Nuestra cultura historiográfica se consolida leyendo
obras fundamentales que han sobrevivido al paso del tiempo y hemos vuelto
clásicas hasta convertirse en libros canónicos. Sé que vivimos tiempos muy
escépticos que nos hacen sospechar de esos cánones; leamos entonces con
sospecha, pero leamos para saber contra qué hay que establecer ruptura. Leamos
para saber con claridad qué podemos y queremos hacer y qué no. También vivimos
tiempos de pérdida de humildad en que creemos que podemos prescindir de ciertas
lecturas porque las consideramos, de entrada, superfluas; pero puedo garantizarles
con certeza que con esa arrogancia no se llega a ninguna parte.
Cuando leemos a cualquier historiador de Francia, Gran
Bretaña o Italia, incluso algunos historiadores españoles, nos daremos cuenta
de las distancias institucionales del desarrollo disciplinar. Aquello que esos
señores, y señoras, escribieron en las décadas de 1940 o 1960 no podemos
escribirlo nosotros; ellos escribieron en medio de mayores dificultades
técnicas que nosotros y escribieron más, visitaron más archivos, escribieron
anticipos con mayor profusión que nosotros. Todo eso nos habla de una vida más
o menos profesional del oficio, de unas convicciones mucho más sostenidas, de
un vínculo más familiar con los archivos.
Yo suelo comenzar un curso o seminario historiográfico
mostrando el par de tomos de El
Mediterráneo, de Braudel. Es una especie de intimidación; parece una
bofetada a nuestros propósitos. El asunto tratado por el historiador francés
nos parece exótico; sin embargo, tan solo eso, para empezar, tiene una vigencia
enorme hoy en un país biodiverso en proceso de auto-aniquilación. En la moda de
la historia ambiental, Braudel es una ignorancia estupenda; ni siquiera han
leído allí la historia del clima de Ladurie. Parte de la bofetada cultural es
mostrar que lo que alguien pudo escribir en medio de la segunda guerra mundial,
y en un campo de concentración, no lo puede hacer un historiador colombiano.

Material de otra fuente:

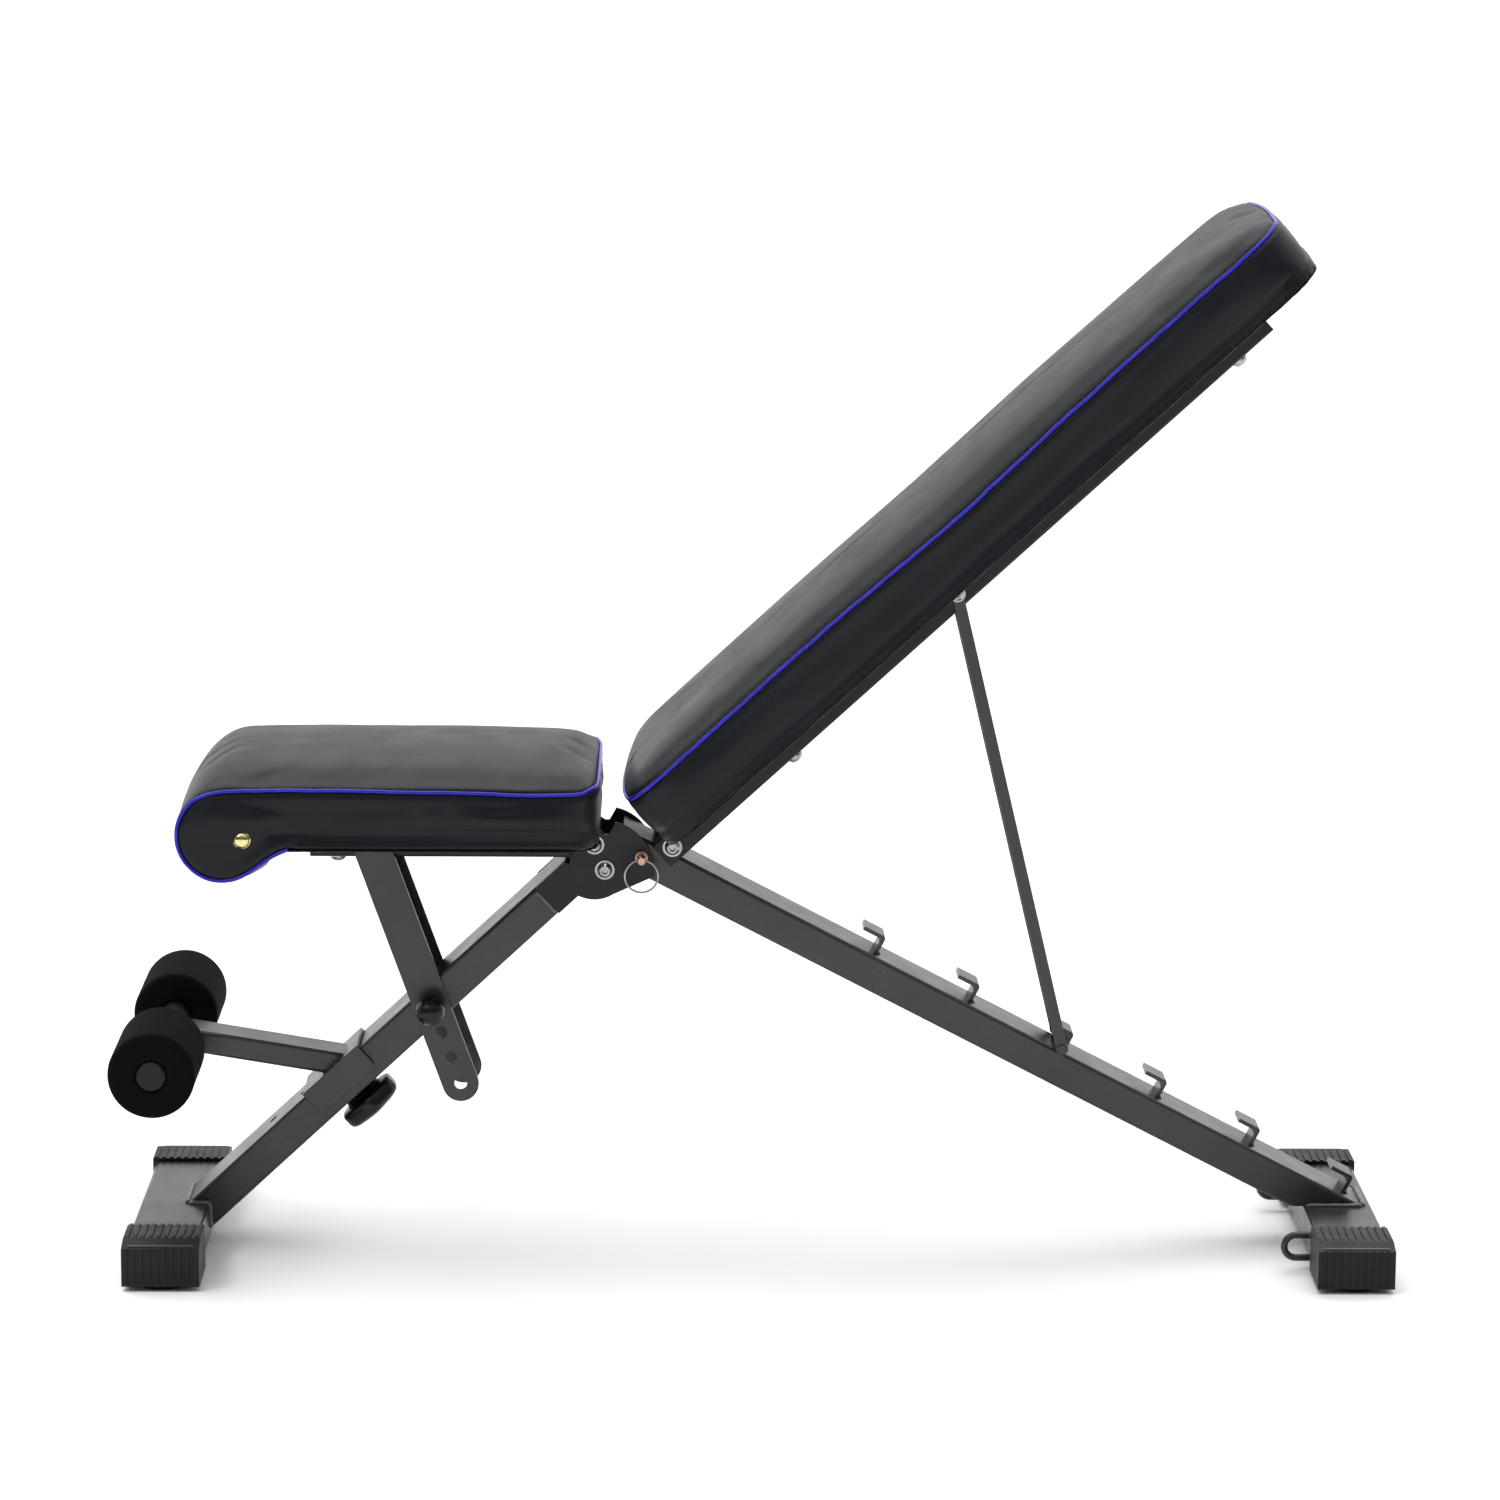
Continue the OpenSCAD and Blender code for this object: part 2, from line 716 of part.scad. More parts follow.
// Lobed hand knob under the leg with its neck
module hold_knob() {
    knob_r = 25;
    lobe_r = 7;
    lobes = 6;
    bottom = -38.5;
    height = 16;
    color(black) on_front() translate([hold_s, 0, 0]) difference() {
        union() {
            translate([0, 0, bottom]) cylinder(r = knob_r, h = height);
            for (i = [0 : lobes - 1]) rotate([0, 0, i * 360 / lobes])
                translate([knob_r - lobe_r + 2.5, 0, bottom + 1]) cylinder(r = lobe_r, h = height - 2);
            translate([0, 0, bottom + height]) cylinder(r1 = 19, r2 = 16, h = 6.5);
        }
        translate([0, 0, bottom + 5]) cylinder(r = 4, h = 40);
    }
}

// The screw is interrupted where it crosses the leg's two walls
module hold_screw() {
    r = 4;
    clear = leg_h / 2 - wall - hinge_gap;
    color(zinc) on_front() translate([hold_s, 0, 0]) {
        translate([0, 0, -33.5]) cylinder(r = r, h = 33.5 - leg_h / 2 - hinge_gap);
        translate([0, 0, -clear]) cylinder(r = r, h = 2 * clear);
        translate([0, 0, leg_h / 2 + hinge_gap]) cylinder(r = r, h = plate_t);
    }
}

// -------------------------------------------------------------- backrest

back_washer_y = back_tube_w / 2 + hinge_gap;

module back_bolt() {
    color(zinc) {
        cross_bolt(back_pivot, bolt_r, back_washer_y, back_washer_y + 6);
        cross_nut(back_pivot, bolt_r, back_washer_y);
    }
}

// Rail whose lower end is cut away to two ears that straddle the rear leg
module back_tube() {
    color(paint) difference() {
        on_back() translate([-ear_back, 0, 0]) difference() {
            tube_x(back_tube_end + ear_back, back_tube_w, rail_h, 2.5);
            translate([-1, -plate_y, -rail_h]) cube([ear_len + ear_back + 1, 2 * plate_y, 2 * rail_h]);
        }
        bore(back_pivot, bolt_r + run_fit);
        bore(bar_pivot, small_bolt_r + run_fit);
        for (u = back_screw_u) on_back() translate([u, 0, -rail_h]) cylinder(r = 3, h = 2 * rail_h);
    }
}

module back_plug() {
    color(black) on_back() translate([back_tube_end, 0, 0]) mirror([1, 0, 0]) {
        translate([-1.5, 0, 0]) rotate([90, 0, 90]) linear_extrude(1.5)
            rounded_rect(back_tube_w, rail_h, 3);
        rotate([90, 0, 90]) linear_extrude(12) difference() {
            rounded_rect(back_tube_w - 5, rail_h - 5, 1.6);
            rounded_rect(back_tube_w - 9, rail_h - 9, 0.6);
        }
    }
}

back_screw_u = [128, 639];

module back_board_shape() {
    low = back_pad_start + 2.5 * skirt;
    high = back_pad_len - skirt;
    translate([(low + high) / 2, 0, rail_h / 2]) linear_extrude(board_t)
        rounded_rect(high - low, pad_w - 2 * skirt, 32);
}

module back_board() {
    color(ply) difference() {
        on_back() back_board_shape();
        for (u = back_screw_u) on_back() translate([u, 0, rail_h / 2 - 1]) cylinder(r = 3, h = board_t);
    }
}

// Layer of the backrest cushion between two heights, with rounded plan corners
module back_layer(start, end, half_w, v0, v1, corner) {
    translate([(start + end) / 2, 0, v0])
        linear_extrude(v1 - v0) rounded_rect(end - start, 2 * half_w, corner);
}

module back_pad() {
    half_w = pad_w / 2;
    side_v = rail_h / 2 + board_t + side_h;
    start = back_pad_start;
    color(vinyl) on_back() difference() {
        hull($fn = blend_fn) {
            back_layer(start, back_pad_len, half_w, rail_h / 2, side_v - 12, 18);
            back_layer(start + 6, back_pad_len, half_w, side_v - 2, side_v, 18);
            back_layer(start + 84, back_pad_len - 45, half_w - 70, side_v, side_v + crown_h, 30);
        }
        back_board_shape();
    }
}

module back_pad_screws() {
    color(zinc) for (u = back_screw_u) on_back() translate([u, 0, 0]) rail_screw(rail_h);
}

bar_outer = bar_y + bar_t;

module bar_bolt() {
    color(zinc) {
        cross_bolt(bar_pivot, small_bolt_r, bar_outer + hinge_gap, bar_outer + 5);
        cross_nut(bar_pivot, small_bolt_r, bar_outer + hinge_gap);
    }
}

// Two flat bars joined by the cross rod that drops into the hooks
module support_bar() {
    end_r = 6.5;
    color(paint) difference() {
        at_point(bar_pivot) rotate([0, bar_angle, 0]) {
            both_plates(bar_y, bar_t) {
                circle(end_r);
                translate([0, -bar_w / 2]) square([bar_len, bar_w]);
                translate([bar_len, 0]) circle(bar_w / 2 + 0.5);
            }
            translate([bar_len, 0, 0]) rotate([90, 0, 0])
                cylinder(r = rod_d / 2, h = 2 * (bar_outer + 2), center = true);
        }
        bore(bar_pivot, small_bolt_r + run_fit);
    }
}

rear_leg();
rear_foot();
rear_cap_near();
rear_cap_far();
rear_pads();
hinge_tongue();
back_bush();
hook_1();
hook_2();
hook_3();
hook_4();
hook_5();
hook_6();
band_loop_near();
band_loop_far();
front_leg();
front_foot();
front_cap_near();
front_cap_far();
front_pads();
hinge_plate_near();
hinge_plate_far();
fold_bolt();
seat_bolt();
frame_nuts();
lock_pin();
lock_ring();
seat_pin();
seat_pin_ball();
seat_tube();
seat_plug();
seat_board();
seat_pad();
seat_studs();
seat_pad_screws();
post_bolt();
seat_post();
hold_saddle();
hold_arm();
hold_axle();
axle_plugs();
hold_knob();
hold_screw();
roller_near();
roller_far();
back_bolt();
back_tube();
back_plug();
back_board();
back_pad();
back_pad_screws();
bar_bolt();
support_bar();
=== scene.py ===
"""Looks of the adjustable weight bench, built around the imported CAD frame."""
import math
import bpy
import bmesh
import numpy as np
from mathutils import Vector, Matrix, noise
from mathutils.bvhtree import BVHTree
from mathutils.kdtree import KDTree


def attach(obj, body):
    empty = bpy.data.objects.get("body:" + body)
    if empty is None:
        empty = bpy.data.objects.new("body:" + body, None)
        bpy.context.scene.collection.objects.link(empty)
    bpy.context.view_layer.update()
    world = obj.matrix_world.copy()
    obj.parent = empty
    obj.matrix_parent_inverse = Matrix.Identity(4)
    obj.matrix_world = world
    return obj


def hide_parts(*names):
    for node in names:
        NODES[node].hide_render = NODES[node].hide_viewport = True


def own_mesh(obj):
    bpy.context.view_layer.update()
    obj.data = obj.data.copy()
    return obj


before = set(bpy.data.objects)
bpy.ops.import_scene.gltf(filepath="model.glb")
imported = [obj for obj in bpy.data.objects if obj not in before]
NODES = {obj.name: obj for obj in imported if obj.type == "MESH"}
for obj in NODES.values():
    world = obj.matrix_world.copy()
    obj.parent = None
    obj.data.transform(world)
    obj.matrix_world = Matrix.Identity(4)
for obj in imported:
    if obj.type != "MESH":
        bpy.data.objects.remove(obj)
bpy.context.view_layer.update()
SCENE = bpy.context.scene

# The script works in millimetres and hands metres to Blender
MM = 0.001
PER_M = 1000.0

# Design values shared with the CAD source, in millimetres and radians
REAR_X, REAR_H, REAR_A = 513.0, 34.2, math.radians(27.4)
FRONT_X, FRONT_H, FRONT_A = -503.0, 8.6, math.radians(43.0)
BACK_A = math.radians(42.55)
FOOT_TOP = 39.5
HALF = 130.0
SEAT_REAR, SEAT_BOTTOM, SEAT_SIDE = -131.5, 374.0, 425.5
NOSE_X, NOSE_Z = -448.0, 387.5
BACK_BASE = 12.5


def rear_pt(s, n=0.0):
    return np.array([REAR_X - s * math.cos(REAR_A) + n * math.sin(REAR_A),
                     REAR_H + s * math.sin(REAR_A) + n * math.cos(REAR_A)])


def front_pt(s, n=0.0):
    return np.array([FRONT_X + s * math.cos(FRONT_A) - n * math.sin(FRONT_A),
                     FRONT_H + s * math.sin(FRONT_A) + n * math.cos(FRONT_A)])


BACK_C = rear_pt(667.6, 20.3)
AXLE = np.array([-509.0, 186.5])


def back_xyz(u, y, v):
    """Point of the backrest's own frame: u up the rail, y across, v out of the seating face."""
    u, y, v = (np.asarray(a, float) for a in (u, y, v))
    x = BACK_C[0] + u * math.cos(BACK_A) - v * math.sin(BACK_A)
    z = BACK_C[1] + u * math.sin(BACK_A) + v * math.cos(BACK_A)
    return np.stack(np.broadcast_arrays(x, y, z), -1)


# ------------------------------------------------------------------ materials

def map_range(tree, value, lo, hi, a, b):
    """A node that maps value from a..b to lo..hi."""
    n = tree.nodes.new("ShaderNodeMapRange")
    for key, x in (("From Min", a), ("From Max", b), ("To Min", lo), ("To Max", hi)):
        n.inputs[key].default_value = x
    tree.links.new(value, n.inputs["Value"])
    return n


class Mat:
    """A node material built around one Principled shader, with object-space texture coordinates."""

    def __init__(self, name):
        self.m = bpy.data.materials.new(name)
        self.m.use_nodes = True
        self.t = self.m.node_tree
        self.t.nodes.clear()
        self.out = self.add("ShaderNodeOutputMaterial")
        self.b = self.add("ShaderNodeBsdfPrincipled")
        self.link(self.b.outputs[0], self.out.inputs[0])
        self.co = self.add("ShaderNodeTexCoord").outputs["Object"]

    def add(self, kind, **props):
        n = self.t.nodes.new(kind)
        for k, v in props.items():
            setattr(n, k, v)
        return n

    def link(self, a, b):
        self.t.links.new(a, b)

    def set(self, **values):
        for k, v in values.items():
            self.b.inputs[k.replace("_", " ")].default_value = v

    def mapped(self, scale):
        n = self.add("ShaderNodeMapping")
        n.inputs["Scale"].default_value = scale
        self.link(self.co, n.inputs["Vector"])
        return n.outputs[0]

    def noise(self, scale, detail=2.0, rough=0.5, vector=None):
        n = self.add("ShaderNodeTexNoise")
        n.inputs["Scale"].default_value = scale
        n.inputs["Detail"].default_value = detail
        n.inputs["Roughness"].default_value = rough
        self.link(vector or self.co, n.inputs["Vector"])
        return n.outputs["Fac"]

    def voronoi(self, scale, feature="F1", vector=None):
        n = self.add("ShaderNodeTexVoronoi", feature=feature)
        n.inputs["Scale"].default_value = scale
        self.link(vector or self.co, n.inputs["Vector"])
        return n.outputs["Distance"]

    def remap(self, value, lo, hi, a=0.0, b=1.0):
        return map_range(self.t, value, lo, hi, a, b).outputs[0]

    def colours(self, value, stops):
        n = self.add("ShaderNodeValToRGB")
        ramp = n.color_ramp
        while len(ramp.elements) < len(stops):
            ramp.elements.new(0.5)
        for e, (pos, col) in zip(ramp.elements, stops):
            e.position = pos
            e.color = (*col, 1.0)
        self.link(value, n.inputs["Fac"])
        return n.outputs["Color"]

    def base(self, output):
        self.link(output, self.b.inputs["Base Color"])

    def rough(self, output):
        self.link(output, self.b.inputs["Roughness"])

    def bump(self, *layers):
        """Layers of (height output, distance in metres, strength)."""
        last = None
        for height, distance, strength in layers:
            n = self.add("ShaderNodeBump")
            n.inputs["Distance"].default_value = distance
            n.inputs["Strength"].default_value = strength
            self.link(height, n.inputs["Height"])
            if last is not None:
                self.link(last, n.inputs["Normal"])
            last = n.outputs[0]
        self.link(last, self.b.inputs["Normal"])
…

Pero, peor: ¿no podemos o no queremos?
Nuestro modo de pensar el ejercicio historiográfico es
muy modesto, muy reducido en acumulación de archivos, en invención de problemas
de investigación, en definiciones de una temporalidad. A nosotros nos queda muy
difícil pensar en grandes obras abarcadoras y cuando queremos ser ambiciosos,
terminamos siendo pretenciosos hasta la parálisis, hasta la confusión interna.
El primer mensaje que lanza a un joven historiador colombiano el libro de
Braudel es que estamos institucionalmente lejos de concebir obras de esa
naturaleza. Algo muy semejante sucede con los dos tomos de la Formación de la clase obrera en Inglaterra,
de Thompson. Una obra que ha sugerido tantas otras posibilidades de
investigación en la historia social y política sigue siendo, entre nosotros, una
simple maravilla digna de admiración, pero de muy poca aplicación.
Poner a leer obras de esta
envergadura es un intento, ojalá no sea vano, de borrar las distancias. Hay que
acercarse a esas obras, aprender de ellas y volverlas modelos inspiradores. Y
la cosa más inmediata, por obvia, que nos dicen esas obras es que la buena
historia se escribe en libros, la buena historia se escribe despacio, se
investiga despacio. Nuestro oficio no da respuestas inmediatas, nuestro oficio
puede producir grandes obras si se investiga con minucia, con paciencia y si se
escribe de igual manera. Los libros de historia son exigentes para el
historiador mismo, son pruebas vitales, son travesías azarosas en que sabemos
cuál fue el punto de partida pero no sabemos con certeza a dónde llegaremos.